Pólos opostos – Quando o assunto é poder ou Estado, o cidadão deve estar preparado para um show de incoerência. Como sempre afirmamos, cobrar coerência no mundo político é a mais hercúlea das tarefas, quiçá não seja um desafio impossível.
Nesta sexta-feira, 13 de abril, entrou em vigor a Lei 12.587/2012, que institui as diretrizes da Política Nacional de Mobilidade Urbana e dá prioridade a meios de transporte não motorizados e ao serviço público coletivo, além da integração entre os modos e serviços de transporte urbano.
A nova lei prevê mecanismos para melhorar a mobilidade urbana nas grandes cidades, como a restrição da circulação de automóveis em horários predeterminados, como já acontece na cidade de São Paulo. Permite também a cobrança de tarifas para a utilização de infraestrutura urbana, espaços exclusivos para o transporte público coletivo e para meios de transporte não motorizados, além de estabelecer políticas para estacionamentos públicos e privados. O texto pontua os direitos dos usuários do transporte urbano, como o de ser informado sobre itinerários, horários e tarifas dos serviços nos pontos de embarque e desembarque. Na teoria o discurso é uma ode à perfeição, mas na prática o politicamente correto desmorona.
Para o coordenador do Movimento Nacional pelo Direito ao Transporte Público de Qualidade, Nazareno Stanislau Affonso, a nova legislação coloca o Brasil dentro da visão de mobilidade sustentável. “Atualmente, a política de mobilidade do país dá prioridade ao uso do automóvel, que é uma proposta excludente. O que essa lei fala é que agora a prioridade deve ser dada a veículos não motorizados, a calçadas, ciclovias, ao transporte público e à integração do automóvel a um sistema de mobilidade sustentável”.
Segundo ele, a aplicação da lei também vai depender da pressão dos usuários para que os governos locais de fato mudem a sua política, e o automóvel seja integrado de forma mais racional. “Quem tem carro vai perder privilégios e quem usa transporte público vai ganhar direitos”.
Pois bem, entre o que Nazareno Affonso pensa e diz e o que acontece no Brasil tem uma enorme diferença.
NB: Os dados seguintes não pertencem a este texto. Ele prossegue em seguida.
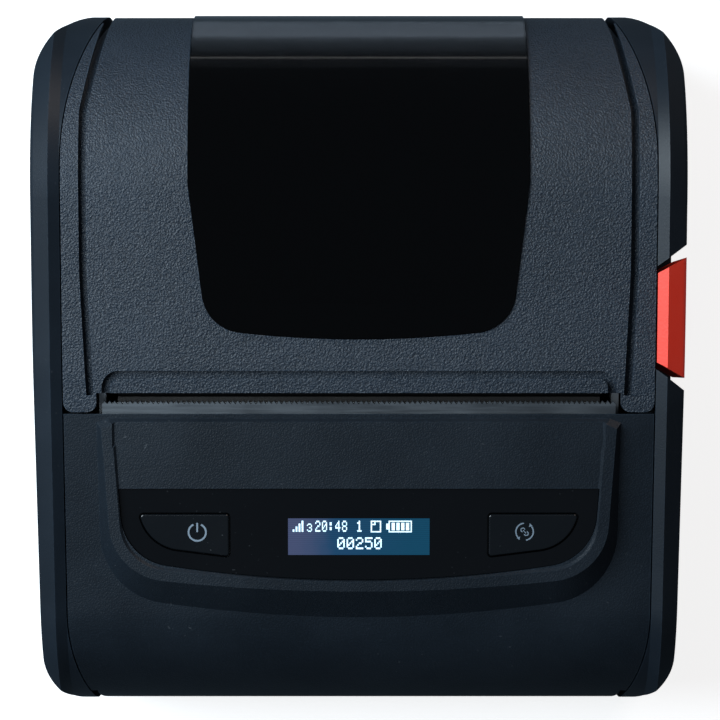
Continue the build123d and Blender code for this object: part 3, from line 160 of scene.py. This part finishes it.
def noise(tree, place, scale, detail=2.0, roughness=0.5, distortion=0.0):
    """A Noise Texture's value; the scale input may be a socket or a number."""
    node = tree.nodes.new("ShaderNodeTexNoise")
    node.inputs["Detail"].default_value = detail
    node.inputs["Roughness"].default_value = roughness
    node.inputs["Distortion"].default_value = distortion
    if isinstance(scale, (int, float)):
        node.inputs["Scale"].default_value = scale
    else:
        tree.links.new(scale, node.inputs["Scale"])
    tree.links.new(place, node.inputs["Vector"])
    return node.outputs["Fac"]


def build_grain():
    """Moulded grain: pebbles of one size with noise on them, as height and as a mask of their tops."""
    group, inputs, outputs = new_group(
        "moulded grain", [("Scale", 1500.0), ("Fine Share", 0.3)], ["Height", "Tops"]
    )
    place = pattern_place(group)
    pebbles = group.nodes.new("ShaderNodeTexVoronoi")
    pebbles.feature = "SMOOTH_F1"
    pebbles.inputs["Smoothness"].default_value = 0.6
    group.links.new(inputs.outputs["Scale"], pebbles.inputs["Scale"])
    group.links.new(place, pebbles.inputs["Vector"])
    domes = ramp_between(group, pebbles.outputs["Distance"], 0.8, 0.1, 0.0, 0.55)
    fine = noise(group, place, inputs.outputs["Scale"], 3.0, 0.6, 0.7)
    fine_part = calculate(group, "MULTIPLY", fine, inputs.outputs["Fine Share"])
    height = calculate(group, "ADD", domes, fine_part)
    group.links.new(height, outputs.inputs["Height"])
    group.links.new(ramp_between(group, height, 0.55, 0.95), outputs.inputs["Tops"])
    return group


def build_handling():
    """Slow variation over a surface from handling and moulding, and small scattered dust specks."""
    group, inputs, outputs = new_group(
        "handling", [("Patch Scale", 60.0), ("Dust Scale", 900.0), ("Dust Amount", 0.5)], ["Patches", "Dust"]
    )
    place = pattern_place(group)
    patches = noise(group, place, inputs.outputs["Patch Scale"], 4.0, 0.55)
    group.links.new(ramp_between(group, patches, 0.35, 0.7), outputs.inputs["Patches"])
    specks = noise(group, place, inputs.outputs["Dust Scale"], 1.0)
    field = noise(group, place, inputs.outputs["Patch Scale"], 2.0)
    speck_mask = ramp_between(group, specks, 0.72, 0.8)
    field_mask = ramp_between(group, field, 0.45, 0.7)
    both = calculate(group, "MULTIPLY", speck_mask, field_mask)
    group.links.new(
        calculate(group, "MULTIPLY", both, inputs.outputs["Dust Amount"]), outputs.inputs["Dust"]
    )
    return group


def build_edge_highlight_and_polish():
    """A mask that is high on outer edges, from the difference between the bevelled and the true normal; the
    plastics paint a highlight of their light colour with it, and the grained plastics also polish their edges
    with it.
    """
    group, inputs, outputs = new_group("edge highlight and polish", [("Width", 0.0004), ("Breakup Scale", 700.0)], ["Edges"])
    bevel = group.nodes.new("ShaderNodeBevel")
    bevel.samples = 4
    group.links.new(inputs.outputs["Width"], bevel.inputs["Radius"])
    geometry = group.nodes.new("ShaderNodeNewGeometry")
    dot = group.nodes.new("ShaderNodeVectorMath")
    dot.operation = "DOT_PRODUCT"
    group.links.new(bevel.outputs["Normal"], dot.inputs[0])
    group.links.new(geometry.outputs["Normal"], dot.inputs[1])
    turned = ramp_between(group, dot.outputs["Value"], 0.98, 0.8)
    breakup = noise(group, pattern_place(group), inputs.outputs["Breakup Scale"], 3.0)
    uneven = ramp_between(group, breakup, 0.3, 0.7)
    group.links.new(calculate(group, "MULTIPLY", turned, uneven), outputs.inputs["Edges"])
    return group


def build_brushing():
    """Fine parallel lines left by rolling or grinding, along X."""
    group, inputs, outputs = new_group("brushing", [("Line Scale", 2600.0)], ["Lines"])
    place = pattern_place(group, (0.03, 1.0, 1.0))
    lines = noise(group, place, inputs.outputs["Line Scale"], 3.0, 0.6)
    group.links.new(ramp_between(group, lines, 0.3, 0.7), outputs.inputs["Lines"])
    return group


grain = build_grain()
handling = build_handling()
edge_highlight_and_polish = build_edge_highlight_and_polish()
brushing = build_brushing()


class Finish:
    """One material under construction: a Principled BSDF with named building blocks joined to it."""

    def __init__(self, name, colour, roughness, metallic=0.0, specular=0.5):
        self.material = bpy.data.materials.new(name)
        self.material.use_nodes = True
        self.tree = self.material.node_tree
        self.shader = self.tree.nodes["Principled BSDF"]
        self.shader.inputs["Base Color"].default_value = colour
        self.shader.inputs["Roughness"].default_value = roughness
        self.shader.inputs["Metallic"].default_value = metallic
        self.shader.inputs["Specular IOR Level"].default_value = specular
        self.colour = None
        self.start_colour = colour
        self.roughness = None
        self.start_roughness = roughness

    def place(self, group, **values):
        """One building block with its own values."""
        node = self.tree.nodes.new("ShaderNodeGroup")
        node.node_tree = group
        for name, value in values.items():
            node.inputs[name.replace("_", " ")].default_value = value
        return node

    def tint(self, mask, colour, most=1.0):
        """Mixes a colour in where the mask is high."""
        share = calculate(self.tree, "MULTIPLY", mask, most)
        mix = self.tree.nodes.new("ShaderNodeMix")
        mix.data_type = "RGBA"
        self.tree.links.new(share, mix.inputs["Factor"])
        if self.colour is None:
            mix.inputs[mix_first].default_value = self.start_colour
        else:
            self.tree.links.new(self.colour, mix.inputs[mix_first])
        mix.inputs[mix_second].default_value = colour
        self.colour = mix.outputs[mix_result]
        self.tree.links.new(self.colour, self.shader.inputs["Base Color"])

    def rough(self, mask, change):
        """Adds a change to the roughness where the mask is high."""
        step = calculate(self.tree, "MULTIPLY", mask, change)
        base = self.start_roughness if self.roughness is None else self.roughness
        self.roughness = calculate(self.tree, "ADD", step, base)
        self.tree.links.new(self.roughness, self.shader.inputs["Roughness"])

    def relief(self, height, depth, strength=1.0):
        """Raises the surface by a height pattern, its full depth given in metres."""
        bump = self.tree.nodes.new("ShaderNodeBump")
        bump.inputs["Distance"].default_value = depth
        bump.inputs["Strength"].default_value = strength
        self.tree.links.new(height, bump.inputs["Height"])
        before = self.shader.inputs["Normal"].links
        if before:
            self.tree.links.new(before[0].from_socket, bump.inputs["Normal"])
        self.tree.links.new(bump.outputs["Normal"], self.shader.inputs["Normal"])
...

De nada adianta o Legislativo produzir leis, posteriormente sancionadas pelo Executivo, se o governo age na contramão daquilo que prega.
Quando o então presidente Luiz Inácio da Silva anunciou benesses tributárias para o setor automotivo, o ucho.info alertou para a necessidade de o governo destinar parte dos tributos arrecadados para a melhoria do sistema viário das grandes cidades brasileiras, que em breve seriam inundadas por enxurradas de carros novos. Como no Brasil a tramela entra em cena depois da porteira arrombada, agora as autoridades buscam soluções para algo que poderia ser evitado se houvesse no dicionário oficial o vernáculo “planejamento”.
O pacote de bondades direcionado à indústria automobilística se deu por dois motivos: Lula tinha uma dívida moral com os pretéritos companheiros do Sindicato dos Metalúrgicos e precisava minimizar de alguma maneira os efeitos da crise financeira que nasceu a partir do escândalo do “subprime” norte-americano. E o resultado pode ser conferido nas ruas e avenidas das grandes capitais brasileiras, sempre palco de congestionamentos intermináveis.
Engana-se quem pensa que a tal lei, que passa a valer nesta sexta-feira, trará soluções às questões da mobilidade urbana. Na verdade, a Lei 12.587/2012 corre o sério risco de se transformar em um entulho legislativo, pois enquanto Nazareno Affonso afirma ser excludente a proposta do uso do automóvel, o Palácio do Planalto aposta no consumo interno como forma de minimizar as consequências da crise econômica que atormenta a União Europeia. E essa aposta passa obrigatoriamente pela venda maciça de carros novos. Ou seja, se nada de prático e efetivo for eito para melhorar a mobilidade urbana os grandes centros, a tal lei desde já pode ser traduzida como enxugar gelo. Como disse certa feita o sempre messiânico Lula da Silva, “nunca antes na história deste país”.